Benton County's property on Ely Street in Kennewick also is off the list of potential sites because it would force the relocation of the road department shop facilities.
And Holmes said there is little chance residents in the Cottonwood Boulevard area of Badger Canyon would welcome a waste facility nearby. "They already don't want an RV park there, so it's unlikely they'll accept a waste facility," Holmes said.
And a potential site in West Richland near Keene Road and Belmont Boulevard apparently is no longer available, Holmes added. Some private property near Clearwater Avenue and South Clodfelter Road also was considered.
Finding a site hasn't been easy, but Holmes said getting the money to build it may be a greater challenge.
"The commissioners are not interested in providing county funds. It's just not as high a priority as other things. Until people start banging on the commissioners' doors for the facility, it won't be built," Holmes said. "No one has the money to put up."
Commissioner Leo Bowman said the board agrees there is a need, but the timing is bad.
"With the economy as it is and capital construction money being what it is, now is not the time," he said. The county has been able to meet the need in the two years since the fire by holding periodic collection events.

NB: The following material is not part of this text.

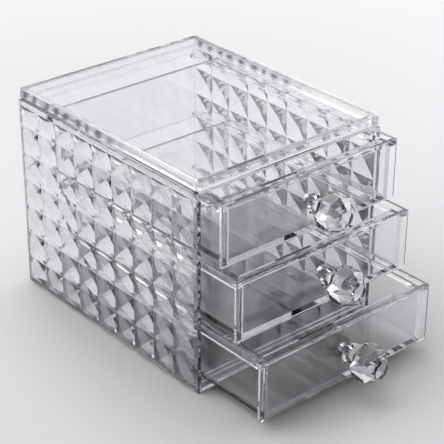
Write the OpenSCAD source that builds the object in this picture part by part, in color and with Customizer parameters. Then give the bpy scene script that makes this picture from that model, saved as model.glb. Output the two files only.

"It is an alternative," Bowman said.
In addition to looking for a home for a new facility, HDR's contract includes reviewing the county's solid waste plan.
The cost of the study is shared by the county and the state's Coordinated Prevention Grant Program.
Holmes said the county has about $125,000 available from the state toward buying a site.
Until a permanent facility is built, county residents will have to wait for collection days, which are scheduled several months apart in different areas of the county.